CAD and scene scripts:
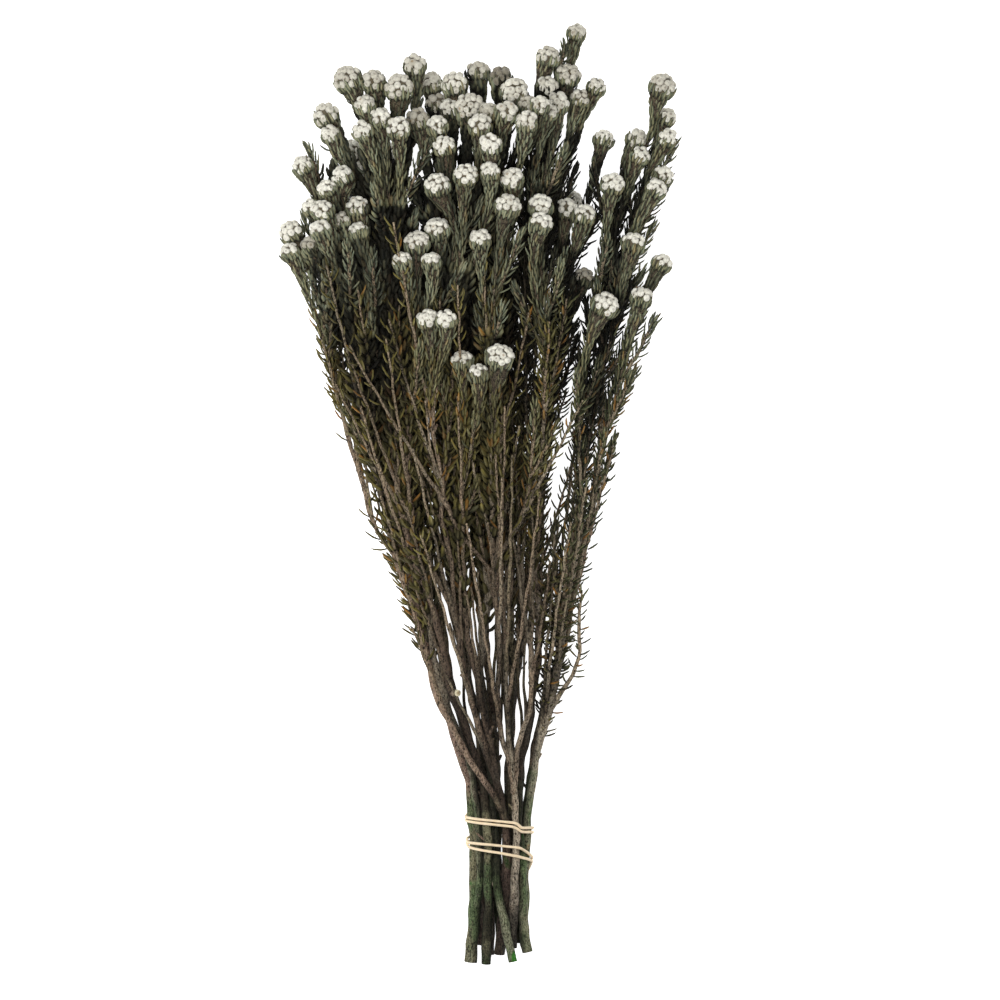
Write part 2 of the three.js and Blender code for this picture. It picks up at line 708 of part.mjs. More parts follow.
function addCapsule(owner, from, to, radius) {
  capsules.push({ owner, line: new THREE.Line3(from.clone(), to.clone()), radius });
}

// The shortest distance between two segments, by bringing the nearest points together in turn.
function segmentDistance(a, b) {
  const [p, q] = [a.getCenter(new THREE.Vector3()), new THREE.Vector3()];
  for (let n = 0; n < 6; n++) {
    b.closestPointToPoint(p, true, q);
    a.closestPointToPoint(q, true, p);
  }
  return p.distanceTo(q);
}

function isClear(owner, leaf) {
  const middle = leaf.getCenter(new THREE.Vector3());
  const reach = leaf.distance() / 2 + LEAF_HALF_WIDTH + LEAF_GAP;
  return capsules.every((other) => {
    if (other.owner === owner) return true;
    const { line, radius } = other;
    const quick = (line.distance() / 2 + reach + radius) ** 2;
    const centre = line.getCenter(new THREE.Vector3());
    if (centre.distanceToSquared(middle) > quick) return true;
    return segmentDistance(leaf, line) > radius + LEAF_HALF_WIDTH + LEAF_GAP;
  });
}

// The stations along a route, in y, at which it gets a ring, and its radius there.
function sections(route) {
  const { low, high } = route;
  if (!route.leafy) {
    const count = Math.max(2, Math.ceil((high - low) / WOOD_STEP));
    const ys = Array.from({ length: count + 1 }, (_, i) => low + ((high - low) * i) / count);
    return ys.map((y) => [y, route.radiusAt(y)]);
  }
  const room = high - low - LEAFLESS_FOOT;
  const rows = LEAF_ROWS.filter((below) => below < room);
  const bare = room - rows[rows.length - 1];
  const count = Math.max(1, Math.round(bare / BARE_STEP));
  const out = [];
  for (let i = 0; i < count; i++) out.push([low + (bare * i) / count, 1.25 * route.radiusAt(low)]);
  const size = route.head ? clamp(route.head.radius / 7.5, 0.75, 1.15) : 1;
  const widest = route.head ? TIP_RADIUS * size : LEAFLESS_TIP_RADIUS;
  for (const below of rows.reverse()) {
    const near = Math.max(1 - below / 16, 0) ** 1.5;
    out.push([high - below, 1.15 * SHOOT_RADIUS * (1 - near) + widest * near]);
  }
  out.firstRow = count;
  return out;
}

function buildRoute(route, owner, seed) {
  const rows = sections(route);
  const centres = rows.map(([y]) => route.at(y));
  const radii = rows.map(([, radius]) => radius);
  const rings = ringsAlong(centres, radii, route.leafy ? SHOOT_SIDES : WOOD_SIDES);
  const shell = new Shell();
  const leafTip = (i, foot, right, left) => {
    if (!route.leafy || i < rows.firstRow) return null;
    const base = shell.point(right).add(shell.point(left)).multiplyScalar(0.5);
    const { along, centre } = rings[i + 1];
    const outward = base.clone().sub(centre).normalize();
    const top = i + 2 === rings.length;
    const spread = LEAF_SPREAD * (top && !route.head ? 0.3 : 1);
    for (const open of [1, 0.7, 0.42]) {
      const tip = base.clone()
        .addScaledVector(outward, spread * open)
        .addScaledVector(along, LEAF_LIFT * (top && route.head ? 0.5 : 1) + 2 * (1 - open));
      const leaf = new THREE.Line3(base.lerp(shell.point(foot), 0.3), tip);
      if (tip.z > LEAF_HALF_WIDTH && isClear(owner, leaf)) {
        addCapsule(owner, leaf.start, leaf.end, LEAF_HALF_WIDTH);
        return tip;
      }
    }
    return null;
  };
  const ids = addWall(shell, rings, leafTip);
  addEnd(shell, ids[0], false);
  const last = ids.length - 1;
  if (route.head && !route.head.free)
    addHead(shell, route.head, seed, ids[last], ((last % 2) / 2) * ((2 * Math.PI) / SHOOT_SIDES));
  else addEnd(shell, ids[last], true);
  return shell.solid();
}

// A head: a dome of buds, each a raised triangle, over a cone that narrows to its shoot. A free
// head ends in a point over the shoot's tip. Any other grows from low, the shoot's last ring.
function addHead(shell, { foot, axis, radius }, seed, low = null, lowTurn = 0) {
  const across = new THREE.Vector3(1, 0, 0).addScaledVector(axis, -axis.x).normalize();
  const up = axis.clone().cross(across);
  const core = radius - 0.8 * BUD_RISE;
  const middle = foot.clone().addScaledVector(axis, 0.62 * radius);
  const start = low ? lowTurn : 6 * draw(seed);
  const ring = (n, out, high, offset) =>
    Array.from({ length: n }, (_, j) => {
      const turn = start + ((j + offset) * 2 * Math.PI) / n;
      return shell.vertex(
        middle.clone()
          .addScaledVector(across, out * Math.cos(turn))
          .addScaledVector(up, out * Math.sin(turn))
          .addScaledVector(axis, high),
      );
    });
  const rim = ring(2 * SHOOT_SIDES, core, -0.05 * core, 0);
  const crown = ring(SHOOT_SIDES, 0.66 * core, 0.6 * core, 0.25);
  const [pole] = ring(1, 0, 0.86 * core, 0);
  const bud = (a, b, c) => {
    const sum = shell.point(a).add(shell.point(b)).add(shell.point(c));
    const centre = sum.divideScalar(3);
    const out = centre.clone().sub(middle).normalize();
    shell.peak(a, b, c, centre.addScaledVector(out, BUD_RISE * (1.25 + 0.5 * draw(seed + a))));
  };
  const bottom = low ? null : shell.vertex(foot.clone().addScaledVector(axis, SEAT_GAP));
  for (let j = 0; j < SHOOT_SIDES; j++) {
    const next = (j + 1) % SHOOT_SIDES;
    const [first, second, third] = [rim[2 * j], rim[2 * j + 1], rim[2 * next]];
    bud(pole, crown[j], crown[next]);
    bud(crown[j], first, second);
    bud(crown[j], second, crown[next]);
    bud(crown[next], second, third);
    shell.face(low ? low[j] : bottom, second, first);
    shell.face(low ? low[next] : bottom, third, second);
    if (low) shell.face(low[j], low[next], second);
  }
}

// The outline that an elastic band takes round the stems at y: the point that lies furthest in
// the direction of an angle, with the band's own half width and gap added.
function bandPoint(routes, y, angle) {
  const reach = (turn) => {
    const [c, s] = [Math.cos(turn), Math.sin(turn)];
    const far = routes.filter((route) => route.low < y && route.high > y).map((route) => {
      const { x, z } = route.at(y);
      return x * c + z * s + 1.04 * route.radiusAt(y);
    });
    return Math.max(...far) + BAND_RADIUS + BAND_GAP;
  };
  const step = 0.02;
  const [out, side] = [reach(angle), (reach(angle + step) - reach(angle - step)) / (2 * step)];
  const [c, s] = [Math.cos(angle), Math.sin(angle)];
  return new THREE.Vector3(out * c - side * s, y, out * s + side * c);
}

// The tie: one closed elastic loop laid double and wound twice. Its strands start at the left of
// the bunch, and BAND_LINE gives both strands' pixel down at each part of a turn.
function buildBand(routes) {
  const strand = (which) => {
    const out = [];
    const [first, last] = [BAND_LINE[0][0], BAND_LINE[BAND_LINE.length - 1][0]];
    const count = Math.round((last - first) * BAND_STEPS);
    for (let i = 0; i <= count; i++) {
      const turn = first + ((last - first) * i) / count;
      const next = clamp(BAND_LINE.findIndex((row) => row[0] > turn), 1, BAND_LINE.length - 1);
      const [from, to] = [BAND_LINE[next - 1], BAND_LINE[next]];
      const down = from[which] + ((to[which] - from[which]) * (turn - from[0])) / (to[0] - from[0]);
      const angle = Math.PI * (1 - 2 * turn);
      out.push({
        centre: bandPoint(routes, (PHOTO_MIDDLE.down - down) * SCALE, angle),
        outward: new THREE.Vector3(Math.cos(angle), 0, Math.sin(angle)),
      });
    }
    return out;
  };
  const loop = [...strand(1), ...strand(2).reverse()];
  if (loop.length % 2) loop.pop();
  const rings = ringsAlong(loop.map((p) => p.centre), loop.map(() => BAND_RADIUS), 4,
    loop.map((p) => p.outward));
  const shell = new Shell();
  addWall(shell, rings, () => null, true);
  return shell.solid();
}

const union = (solids) => solids.reduce((sum, next) => sum.add(next));

// What reaches below the table is cut flat, so that the bunch rests on small flat spots.
function cutAtTable(solid) {
  const slab = new THREE.BoxGeometry(900, 900, 40).translate(0, 0, -20);
  slab.deleteAttribute("normal");
  slab.deleteAttribute("uv");
  const merged = mergeVertices(slab);
  const table = new wasm.Manifold(
    new wasm.Mesh({
      numProp: 3,
      vertProperties: merged.attributes.position.array,
      triVerts: new Uint32Array(merged.index.array),
    }),
  );
  return solid.boundingBox().min[2] < 0 ? solid.subtract(table) : solid;
}

function meshOf(name, solid, colour, roughness) {
  const { vertProperties, triVerts } = solid.getMesh();
  const geometry = new THREE.BufferGeometry()
    .setAttribute("position", new THREE.BufferAttribute(vertProperties, 3))
    .setIndex(new THREE.BufferAttribute(triVerts, 1));
  const mesh = new THREE.Mesh(
    geometry,
    new THREE.MeshStandardMaterial({ color: colour, roughness, metalness: 0 }),
  );
  mesh.name = name;
  return mesh;
}

const numbered = (word, i) => word + "_" + String(i + 1).padStart(2, "0");

const heads = placeHeads();
const routes = layOutRoutes(heads);
bendClear(routes, heads);
drawIn(routes);

for (const route of routes)
  for (let i = 0; i + 1 < route.points.length; i++) {
    const [from, to] = [route.points[i], route.points[i + 1]].map((p) => new THREE.Vector3(...p));
    addCapsule(route.branch, from, to, 1.1 * route.radiusAt(from.y));
  }
for (const head of heads)
  addCapsule(head.free ? head : head.branch, head.centre, head.centre, head.radius + 0.4);

const bunch = new THREE.Group();
for (const b of BRANCHES.keys()) {
  const own = routes.filter((route) => route.branch === b);
  const stems = own.map((route, i) => buildRoute(route, b, 41 * i));
  bunch.add(meshOf(numbered("branch", b), cutAtTable(union(stems)), COLOURS.branch, 0.85));
}
for (const [h, head] of heads.filter((one) => one.free).entries()) {
  const shell = new Shell();
  addHead(shell, head, 97 * h);
  bunch.add(meshOf(numbered("head", h), cutAtTable(shell.solid()), COLOURS.heads, 0.9));
}
bunch.add(meshOf("tie", buildBand(routes), COLOURS.tie, 0.6));

export default bunch;
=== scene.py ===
# A tied bunch of dried phylica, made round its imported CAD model. Lengths are in millimetres while a
# shape is worked out, in the CAD model's own frame: the bunch lies on z = 0 along Y, cut ends
# towards -Y and heads towards +Y. Meshes are stored in metres.
import json
import math
from collections import namedtuple
from functools import lru_cache, partial

import bpy
import numpy as np
from bpy.props import FloatProperty, FloatVectorProperty, PointerProperty
from bpy.types import Operator, Panel, PropertyGroup
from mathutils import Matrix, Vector

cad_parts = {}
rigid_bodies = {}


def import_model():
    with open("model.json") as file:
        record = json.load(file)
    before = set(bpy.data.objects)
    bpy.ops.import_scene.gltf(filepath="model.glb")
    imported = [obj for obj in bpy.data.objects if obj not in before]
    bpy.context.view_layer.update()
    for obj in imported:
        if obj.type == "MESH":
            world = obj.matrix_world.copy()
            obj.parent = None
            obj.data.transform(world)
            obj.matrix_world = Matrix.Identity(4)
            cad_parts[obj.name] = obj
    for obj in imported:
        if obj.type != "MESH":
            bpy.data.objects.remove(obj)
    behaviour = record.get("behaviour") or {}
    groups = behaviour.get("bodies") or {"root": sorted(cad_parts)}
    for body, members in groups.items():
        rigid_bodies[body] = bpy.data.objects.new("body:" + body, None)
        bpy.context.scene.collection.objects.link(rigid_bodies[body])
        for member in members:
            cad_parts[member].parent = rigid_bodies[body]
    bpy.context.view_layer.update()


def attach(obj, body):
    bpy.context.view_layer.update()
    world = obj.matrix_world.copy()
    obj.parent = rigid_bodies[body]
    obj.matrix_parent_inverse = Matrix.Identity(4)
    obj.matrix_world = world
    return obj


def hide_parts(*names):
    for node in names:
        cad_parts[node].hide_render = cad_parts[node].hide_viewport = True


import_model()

bl_info = {
    "name": "Dried phylica bunch",
    "version": (1, 0, 0),
    "blender": (4, 5, 0),
    "location": "View3D > Sidebar > Phylica",
    "description": "Makes the wood, leaves, heads and tie of a bunch of dried phylica",
    "category": "Add Mesh",
}

MM = 0.001
NOWHERE = -1e9  # lower than any place
LOWEST = 0.02  # no vertex of wood, heads or tie lies lower than this above the table
GOLDEN_TURN = math.pi * (3 - math.sqrt(5))

# Sizes of the CAD model's layout, which is worked out again here
BUNCH_LENGTH = 563
PHOTO_LENGTH = 938  # the bunch's length in photograph pixels
MIDDLE_ACROSS, MIDDLE_DOWN = 480, 495  # the pixel over the origin
SCALE = BUNCH_LENGTH / PHOTO_LENGTH
LEVEL = 12
LOWEST_LEVEL = -288
END_MARGIN = 4
STEM_GAP = 1.1
TIED_BELOW, TIED_GAP = -150, 0.3
LEAF_ROOM = 1.6
HEAD_ROOM = 2.2
STEM_SWELL = 1.1  # room for bark and knots, as a share of a stem's radius
LEAVES_FROM, LEAVES_RISE = 90, 40  # mm below a shoot's top, where its leaves begin to need room
BEND_ROUNDS, BEND_MOST, EVENING = 140, 2, 0.3
STEM_PUSH, STEM_ACROSS = 0.3, 0.5  # how hard stems part, and how much less of it is sideways
STEM_SWAY = 0.2  # and which way, where they are as high as one another
HEAD_PUSHES, HEAD_ACROSS, HEAD_BELOW = 0.5, 0.6, 3  # and stems from heads
HEAD_NEAR, SINK = 2, 0.6
PARTING_LEVELS = 5
TABLE_FLAT = 0.7
SLIMMER = 0.82
DRAW_FREE, DRAW_TIED, DRAW_MIDDLE = -95, -175, 16
SPREAD_FROM, SPREAD_ENDS, PARTED = -230, -285, 0.1
SIDE_WAY_LEAD = 14
GROUP_FORKS = 3
FOLLOWER_SHORTEST, FOLLOWER_SPREAD = 52, 46
SHOOT_RADIUS = 1.6
SHOOT_SHARE, SHOOT_THICKEST = 0.85, 1.25  # of its parent's radius, and of SHOOT_RADIUS
TOP_SHARE, THINNEST_TOP = 0.62, 1.9  # a branch's top, as a share of its foot and in mm
SIDE_SHARE, THICKEST_SIDE, SIDE_TAPER = 0.82, 2.7, 0.75
TIP_LENGTH, TIP_LEAN, TIP_LEVEL = 75, 0.004, 50
HEAD_STAGGER = 0.55
HEAD_GAP = 0.4
HEAD_ROUNDS, HEAD_PUSH = 120, 0.2
HEAD_FOOT = 0.8
LEAN_ACROSS, LEAN_UP, LEAN_LEVEL, LEAN_RANDOM = 0.0045, 0.009, 50, 0.35
FREE_HEADS = 45
BAND_GAP = 0.5
BAND_TURNS = [-0.1, 0, 0.25, 0.4, 0.5, 0.75, 1, 1.08, 1.25, 1.37, 1.5, 1.6]
BAND_DOWNS = [
    [811, 817, 823, 828, 827.5, 832.5, 838, 842.5, 845.5, 848, 857, 866],
    [816, 820.5, 826.7, 832, 832, 836.5, 842, 847, 854, 857, 861, 871],
]

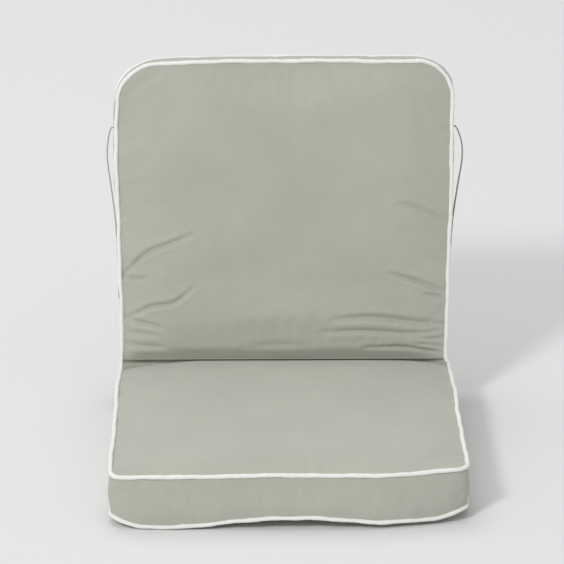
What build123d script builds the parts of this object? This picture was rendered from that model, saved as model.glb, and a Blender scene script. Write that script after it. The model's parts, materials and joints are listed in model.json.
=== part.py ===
from build123d import *
import math
import os

# Folding seat-and-back cushion for a low-back garden chair. Two piped box cushions share one
# seam, the fold. Millimetres, +Z up, front towards -Y, origin at the centre of the seat's flat
# underside. Each half is drawn on its own plane, whose origin is the middle of the fold line,
# whose x runs along the fold, y runs away from the fold and z points out of the sitting face.

# ---- driving dimensions ----
WIDTH = 500.0            # outside the piping
SEAT_DEPTH = 490.0       # fold to front piping
BACK_HEIGHT = 450.0      # fold to top piping
THICKNESS = 75.0         # piping to piping
SEAT_CORNER = 30.0       # front corners, in plan
BACK_CORNER = 58.0       # top corners
FOLD_CORNER = 20.0       # corners of the full piping loop beside the fold
RECLINE = 15.0           # back from vertical, degrees

PIPE_R = 3.0             # covered piping bead
CORD_R = 2.2             # filler cord inside the bead
FLANGE = 7.0             # piping tape sewn into the seam
FLANGE_T = 0.8
CLOTH = 1.0              # cover fabric with its backing
BAND_INSET = 2.0         # boxing stands this far inside the piping
BEAD_GAP = 0.05          # cloth edge to bead
FOLD_GAP = 2.0           # panel edge to fold line
LOOP_GAP = 1.0           # full piping loop to fold plane
GUSSET_FACE = 3.0        # zipped gusset to fold plane
SEAM_R = 1.2             # rolled fold seam

WADDING = 10.0           # fibre layer on each face of the foam
WADDING_INSET = 12.0
FOAM_FOLD_GAP = 7.0      # room behind the zip slider

ZIP_LENGTH = 400.0
SEAT_ZIP_DROP = 47.0     # zip centre below the seat's top face
BACK_ZIP_DROP = 28.0     # zip centre behind the back's front face
ZIP_SLOT = 4.5           # half the slot that the zip shows in
TAPE_WIDTH = 12.0
TAPE_T = 0.6
COIL_NEAR, COIL_FAR = 0.5, 2.8      # coil, measured from the zip's centre line
COIL_TOP = 0.6
COIL_ROUND = 0.7
TAPE_TAIL = 8.0          # tape past each end of the coil
STOP_SIZE = (3.0, 5.2, 1.8)
STOP_OUT = 2.2           # stop's middle past the end of the coil
STOP_SINK = 0.1

SLIDER_LENGTH = 12.0
SLIDER_HALF = 3.8
SLIDER_REST = ZIP_LENGTH / 2 - 8
PLATE_T = 1.0
PLATE_GAP = 0.3          # plate to tape or coil
PLATE_ROUND = 1.6
WALL_T = 0.5             # slider's side walls and wedge
WALL_INSET = 0.3
WEDGE_LENGTH = 4.0
EAR_SIZE = (2.6, 0.8, 2.8)
EAR_OUT = 3.0            # ear's middle to the zip's centre line
PIN_R = 0.6
PIN_LENGTH = 6.2
PIN_LIFT = 3.25          # pull pin above the gusset's outer face
PULL_LENGTH = 20.0
PULL_WIDTH = 5.0
PULL_T = 1.2
EYE_R = 1.25
EYE_GAP = 0.05           # eye to pin
THUMB_R = 1.5            # hole near the pull's end
THUMB_INSET = 4.0

TIE_WIDTH = 12.0
TIE_T = 2.0
TIE_DROP = 105.0         # seam end of the tie below the back's top
TIE_LENGTH = 256.0
TIE_BOW = 11.0           # how far the tie stands out from the side
TIE_GAP = 0.1            # tie to boxing
TIE_RISE = 0.5           # tie's rear edge to the rear piping
TIE_SHOULDER = 16.0      # first bend below the seam end
TIE_SHOULDER_IN = 3.0    # first bend inside the furthest bow
TIE_REACH = 60.0         # furthest bow below the seam end
TIE_BENDS = (20, 160)    # radii of the two bends

LABEL_SIZE = (30.0, 24.0, 0.4)
LABEL_SIDE = 32.0        # label's middle to the side
LABEL_DROP = 17.0        # label's middle past the zip slot
FOAM_GAP = 0.1           # foam to cover
FLANGE_TRIM = 0.4        # flange end to the edge of the seam
FOLD_SEAM_END = 7.0      # fold seam's end to the side

# ---- planes of the two halves ----
lean = math.radians(RECLINE)
fold_point = (0, SEAT_DEPTH / 2, THICKNESS)
seat_plane = Plane(origin=fold_point, x_dir=(-1, 0, 0), z_dir=(0, 0, 1))
back_plane = Plane(origin=fold_point, x_dir=(1, 0, 0), z_dir=(0, -math.cos(lean), math.sin(lean)))
band_edge = 2 * PIPE_R + BEAD_GAP
cloth_edge = PIPE_R + math.sqrt(PIPE_R**2 - (PIPE_R - CLOTH) ** 2) + BEAD_GAP
gusset_half = WIDTH / 2 - FOLD_CORNER / 2


def save(part, name):
    """Label a finished piece and write its STEP file."""
    part.label = name
    export_step(part, f"parts/{name}.step")


def cushion_outline(length, corner, inset, fold_side, fold_corner=1.0):
    """Outline of one half's face, with its larger corners at the free end."""
    half = WIDTH / 2 - inset
    far = length - inset
    with BuildLine() as outline:
        FilletPolyline(
            (-half, fold_side), (-half, far), (half, far), (half, fold_side),
            radius=[fold_corner, corner - inset, corner - inset, fold_corner], close=True,
        )
    return outline.edges()


def slab(plane, length, corner, inset, fold_side, depths, fold_corner=1.0):
    """Flat filling or panel between two depths below the sitting face."""
    top, bottom = depths
    with BuildPart() as piece:
        with BuildSketch(plane.offset(-bottom)):
            make_face(cushion_outline(length, corner, inset, fold_side, fold_corner))
        extrude(amount=bottom - top)
    return piece.part


def boxing_band(plane, length, corner):
    """One strip round the two sides and the free end."""
    with BuildPart() as piece:
        with BuildSketch(plane.offset(-(THICKNESS - band_edge))):
            make_face(cushion_outline(length, corner, BAND_INSET, GUSSET_FACE, CLOTH + 1))
            make_face(
                cushion_outline(length, corner, BAND_INSET + CLOTH, GUSSET_FACE + CLOTH),
                mode=Mode.SUBTRACT,
            )
            with Locations((0, GUSSET_FACE)):
                Rectangle(2 * gusset_half, 4 * CLOTH, mode=Mode.SUBTRACT)
        extrude(amount=THICKNESS - 2 * band_edge)
    return piece.part


def gusset_strip(plane, top, bottom):
    """Flat strip of the gusset at the fold end."""
    with BuildPart() as piece:
        with BuildSketch(plane.offset(-bottom)):
            with Locations((0, GUSSET_FACE + CLOTH / 2)):
                Rectangle(2 * (gusset_half - BEAD_GAP), CLOTH)
        extrude(amount=bottom - top)
    return piece.part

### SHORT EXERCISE
Read through the data and copy every line where "objects" shows up.

### REPLY TO THE EXERCISE
    before = set(bpy.data.objects)
    imported = [obj for obj in bpy.data.objects if obj not in before]
            bpy.data.objects.remove(obj)
        rigid_bodies[body] = bpy.data.objects.new("body:" + body, None)
        bpy.context.scene.collection.objects.link(rigid_bodies[body])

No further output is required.